Probleme hat Schwabe auch mit der geplanten Klassifizierung von Marokko, Algerien und Tunesien als sichere Herkunftsstaaten. Darin erkennt er "ein bisschen Aktionismus". Bei Balkanländern wie Kosovo oder Albanien, wo es Anfang 2015 einen erheblichen Zustrom nach Deutschland gab, habe weniger deren Einstufung als sichere Länder die Asylzahlen deutlich nach unten gedrückt, sondern vielmehr eine Kampagne der Bundesregierung vor Ort.
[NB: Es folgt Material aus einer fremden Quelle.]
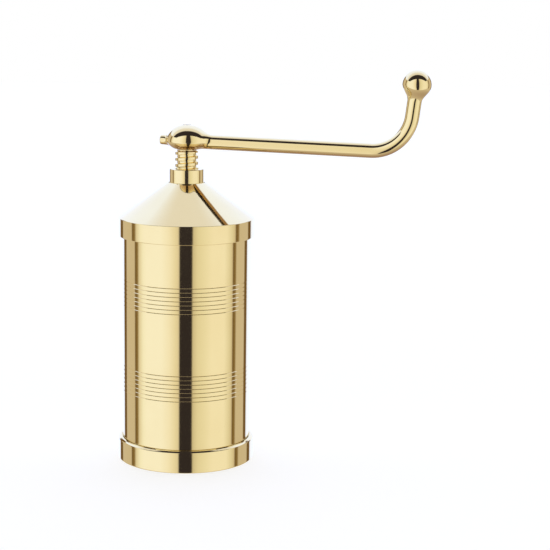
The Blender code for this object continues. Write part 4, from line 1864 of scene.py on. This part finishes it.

Der Menschenrechtsexperte hat in diesen Monaten keinen einfachen Stand in der SPD, wo die Partei unter dem Druck der großen Flüchtlingszahlen und mieser Umfragewerte den Weg von Verschärfungen des Asylrechts mitgeht. "Umfragen interessieren mich weniger", sagt Schwabe. "Mir geht es um vernünftige Politik. In die Zuwanderung muss Ordnung gebracht werden, aber ohne untaugliche, populistische, europa- und menschenrechtsfeindliche Maßnahmen." Er mahnt, die Wahrung der Menschenrechte nicht aus dem Blick zu verlieren. "Viele internationale Verträge wie die Genfer Flüchtlingskonvention sind in Jahrzehnten und nach schrecklichen Kriegen für schwierige Zeiten entwickelt worden. Sie dürfen jetzt, wo wir erneut schwierige Zeiten haben, nicht ignoriert werden." Frank Schwabe vergleicht die Herausforderungen der Flüchtlingswelle mit der deutschen Vereinigung und sieht sie als "neue kleine deutsche Einheit". Hier dürfe Finanzminister Wolfgang Schäuble (CDU) nicht mehr auf die "Schwarze Null" schauen. Es gehe um den "Zusammenhalt in dieser Gesellschaft". Der sei ohne Milliardeninvestitionen in Bau, Bildung oder für die Polizei nicht zu schultern. "Die neuangekommenen Armen dürfen nicht gegen Arme hierzulande ausgespielt werden", sagt Schwabe, der der Parlamentarischen Linken der SPD-Fraktion angehört.

Der gebürtige Waltroper lebt zeit seines Lebens im Ruhrgebiet und spricht leichten Dialekt. Nach dem Studium der Volkswirtschaft, Geschichte, Politik und Soziologie lebt er seit 2000 von der Politik - zuerst als Mitarbeiter von SPD-Bundestags- und Europaabgeordneten, seit 2005 als Bundestagsabgeordneter selbst. Er sitzt im Menschenrechts- und Umweltausschuss. Dreimal hat er den Wahlkreis Recklinghausen I für die Sozialdemokraten direkt geholt, auch 2017 will er wieder antreten. Hobby des verheirateten Vaters von zwei kleinen Kindern ist Schalke 04. Allerdings konnte der Dauerkartenbesitzer erst einem Spiel in dieser Saison bewohnen.